One of the many things that summer brings to the Upper Valley is King Salmon.  This year’s run has begun about two weeks earlier than last year, though they are arriving at about the same rate.  Thus far, nearly 6,500 kings have passed by the weir on the Deshka River.  In 2013, the run didn’t get that high until June 23rd.  Sam Ivey, Area Fish Biologist for the Alaska Department of Fish and Game, says that’s a good sign.

“Things are off to a good start for us.  They’re not starting real weak, where we’re watching things build as the run emerges, as has happened in previous years.  We’re starting on a high note.”
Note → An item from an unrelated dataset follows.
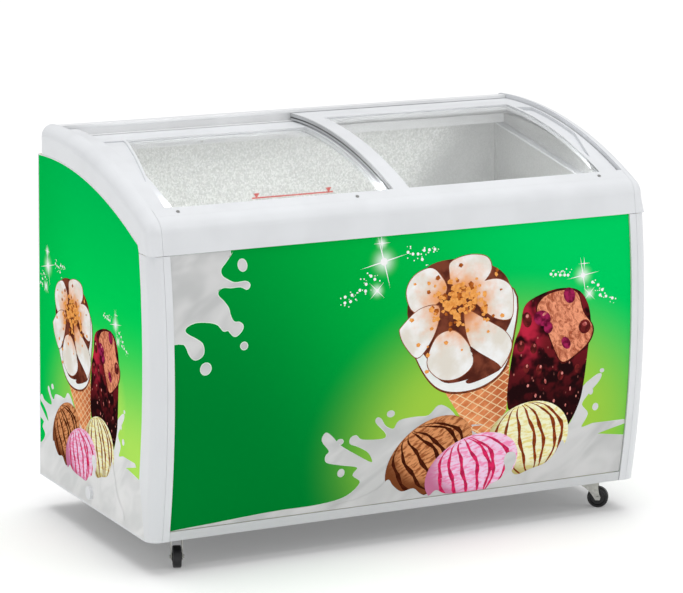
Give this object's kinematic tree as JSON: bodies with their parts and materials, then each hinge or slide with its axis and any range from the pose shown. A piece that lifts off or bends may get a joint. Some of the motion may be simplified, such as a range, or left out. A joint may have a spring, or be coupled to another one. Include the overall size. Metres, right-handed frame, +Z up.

While the numbers do look good now, Sam Ivey says that it will take more time to determine if this year’s run really will be stronger than in years past.  Fish and Game’s ultimate goal is to have between 13,000 and 28,000 fish successfully spawn in the Deshka.  As of now, the Deshka River is the only one in the Upper Susitna drainage where keeping a King Salmon is allowed any day of the week.  Even so, bait is not currently allowed, and anglers are limited to a single hook.  Sam Ivey says that, if the run continues to be strong, that could change.

“When our projections firm up, we could look at putting bait back into that fishery, as we did last year.  Last year that happened, I believe, around June 25th or so–a little bit later.  What we have to look at, now, is that what we’ve been seeing go through the Deshka weir sustains itself for a few more days, to get to that point where we’re confident in our decision, and we’re not just seeing a spike that’s going to quickly go away.”

Sam Ivey says that, while the Deshka is the only river that currently has data from a fish weir, that other rivers have mechanisms in place for estimating run strength.  At a time when many river systems are desperate for more salmon, Ivey says the current numbers to provide hope for the season in the area, as well as the future runs of kings in and around the Upper Valley.